Wer zuerst kommt, verliert auch zuerst
: Netflix verteidigen – mit „BoJack Horseman“!

Die Couchreporter Heute: Jürn Kruse

Eine kleine Auswahl der Schlagzeilen zu Netflix aus den vergangenen Wochen: „Online-Videodienst erreicht Klassenziel nicht“ (Handelsblatt), „Der Absturz der Netflix-Aktie“ (faz.net), „Autsch! Die Netflix-Aktie wurde gerade fertig gemacht!“ (The Motley Fool, scheint so was wie Focus.de der Kleinanlegerwelt zu sein).

Was war passiert? Der Streaminganbieter hatte im zweiten Quartal 2016 nur 1,68 Millionen Kunden hinzugewonnen. Prognostiziert waren aber 2,5 Millionen. Die Aktie fiel um 15 Prozent.

Hier und da mischte sich Häme in die Texte und Meinungen, nach dem Motto: Da haben sich noch so viele Kritiker Mühe gegeben, Netflix hochzuschreiben – und jetzt stürzt es doch ab. Hahahahaha!

Dabei ist das, was mit Netflix gerade passiert, nichts anderes als etwas, wofür es im Deutschen leider keine griffige Formulierung gibt: „First Movers Disadvantage“. Der Nachteil des Pioniers.

Nein, Netflix war nicht das erste Unternehmen, das Videos streamte, und es war auch nicht das erste Unternehmen, das schöne Serien produzierte. Aber Gründer Reed Hastings und seine Leute waren die Ersten, die dies in großem Stil taten, die Geld in die Hand nahmen, um die großen Pay-TV-Anbieter auf ihrem eigenen Gebiet anzugreifen.

Und die damit schöne Serien schufen, wie das gerade erst in die dritte Staffel gegangene „BoJack Horseman“: Die Geschichte von einem Pferd, das in den 90er Jahren mal ein großer Star in einer Sitcom war, sich dann dem Alkohol hingab, nun ein Comeback wagt, seine Memoiren schreibt und einen Film dreht.

Das ist der grobe Plot.

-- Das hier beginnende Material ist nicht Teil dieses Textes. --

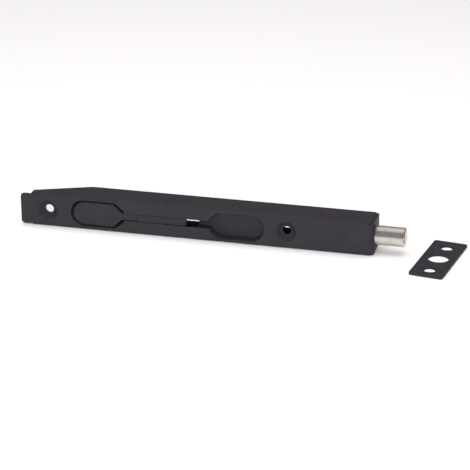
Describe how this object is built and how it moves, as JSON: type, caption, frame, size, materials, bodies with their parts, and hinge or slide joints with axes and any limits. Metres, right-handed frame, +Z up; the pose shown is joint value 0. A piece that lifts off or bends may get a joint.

Ach so, und das Ganze spielt in einer Welt, in der Tiere und Menschen gleichberechtigt und in großer Eintracht zusammenleben.

Die Harvard Business Review hat vor 15 Jahren eine Studie veröffentlicht, in der untersucht wurde, ob das Unternehmen, das mit einem Produkt als Erstes am Markt ist, tatsächlich Vorteile hätte. Denn bis dato war eigentlich nie vom „First Movers Disadvantage“ die Rede.

Das Ergebnis der Studie: Nein, auf lange Sicht hat der Pionier mehr Kosten und weniger Gewinn als die Firmen, die ihm nachfolgten und seine Ideen kopierten. Oder: optimierten.

Und wer hat kopiert beziehungsweise optimiert und übernimmt nun all die Kunden? Richtig. Amazon. Wie bei jedem Produkt. Immer Amazon. Immer, immer, immer Amazon. Amazon hat im letzten Quartal umgerechnet 857 Millionen Euro Gewinn gemacht. Das Unternehmen hat einen Börsenwert von 326 Milliarden Euro, das ist ungefähr vier Mal so viel wie Siemens oder neun Mal Netflix oder 30 Mal das Saarland.

Damit lassen sich ein paar Serien herstellen. Und das macht Amazon. Und das Ganze gibt’s dann als Teil eines Prime-Abos (wie auch die schnelle Lieferung der Schlüppis, das Musikstreaming etc.).

Doch wollen wir das eine Unternehmen, das uns quasi alles liefert? Ich hab davor Angst. Ich mag es gern übersichtlich: Das Kabelfernsehen und die Fernsehsender liefern mir den Live­sport, Rewe die m&m’s, Amazon die m&m’s-Spender – und Net­flix die Filme und Serien.

Jeder kriegt (oder genauer gesagt: nimmt) ein bisschen was von mir. Ich nenne das: Arbeitsteilung 5.1.